2. A capacitor-built-in substrate, according to claim 1 , wherein the plurality of dielectric portions are formed of patterned dielectric layers, and contact directly the lower common electrode and the upper common electrode.
3. A capacitor-built-in substrate, according to claim 1 , wherein the dielectric portions are formed of dielectric portions of capacitor components each having a pair of electrodes, and a plurality of capacitor components are arranged between the lower common electrode and the upper common electrode to contact directly both electrodes, and
the lower common electrode and the upper common electrode are coupled electrically to the dielectric portions via the electrodes of the capacitor components.
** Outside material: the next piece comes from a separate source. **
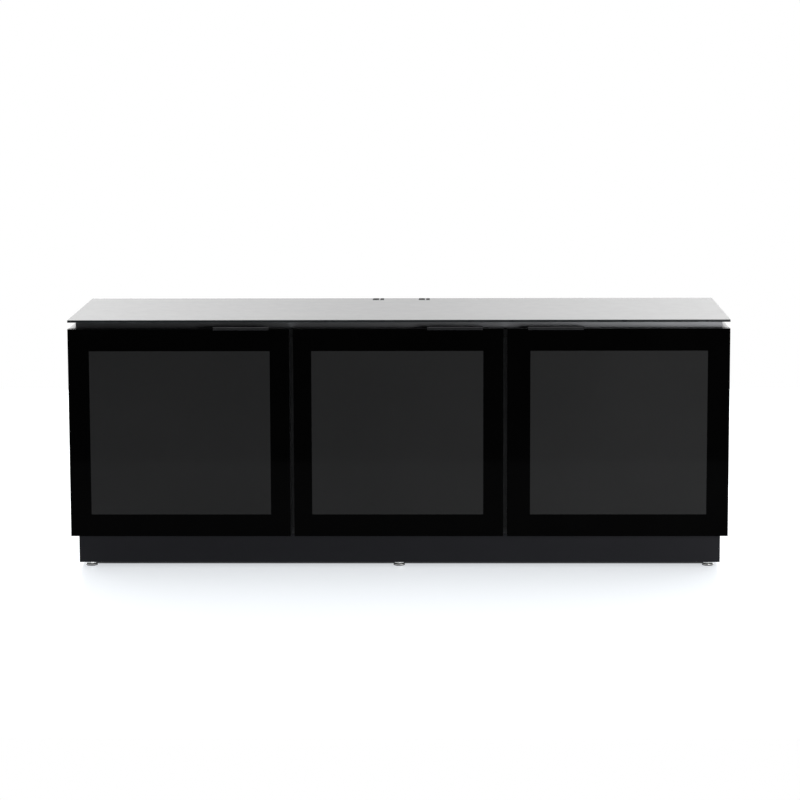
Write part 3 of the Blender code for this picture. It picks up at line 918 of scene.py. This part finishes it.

4. A capacitor-built-in substrate, according to claim 3 , wherein the capacitor components have such a structure that an electrode is provided to an upper surface and a lower surface of the dielectric portion respectively, and are arranged such that the electrodes are aligned in a vertical direction.
5. A capacitor-built-in substrate, according to claim 3 , wherein the capacitor components have such a structure that an electrode is provided to an upper area of one side surface and a lower area of an opposite side surface of the dielectric portion respectively, and are arranged such that the electrodes are aligned in a lateral direction.
6. A capacitor-built-in substrate, according to claim 1 , further comprising:
an upper insulating layer formed on the upper common electrode;
a via hole formed in a portion of the upper insulating layer on the upper common electrode; and
a leading wiring layer connected to the upper common electrode via the via hole.
7. A capacitor-built-in substrate, according to claim 6 , wherein another via hole is formed in a portion of the insulating layer on the lower common electrode, and the lower common electrode is connected to the leading wiring layer via said another via hole.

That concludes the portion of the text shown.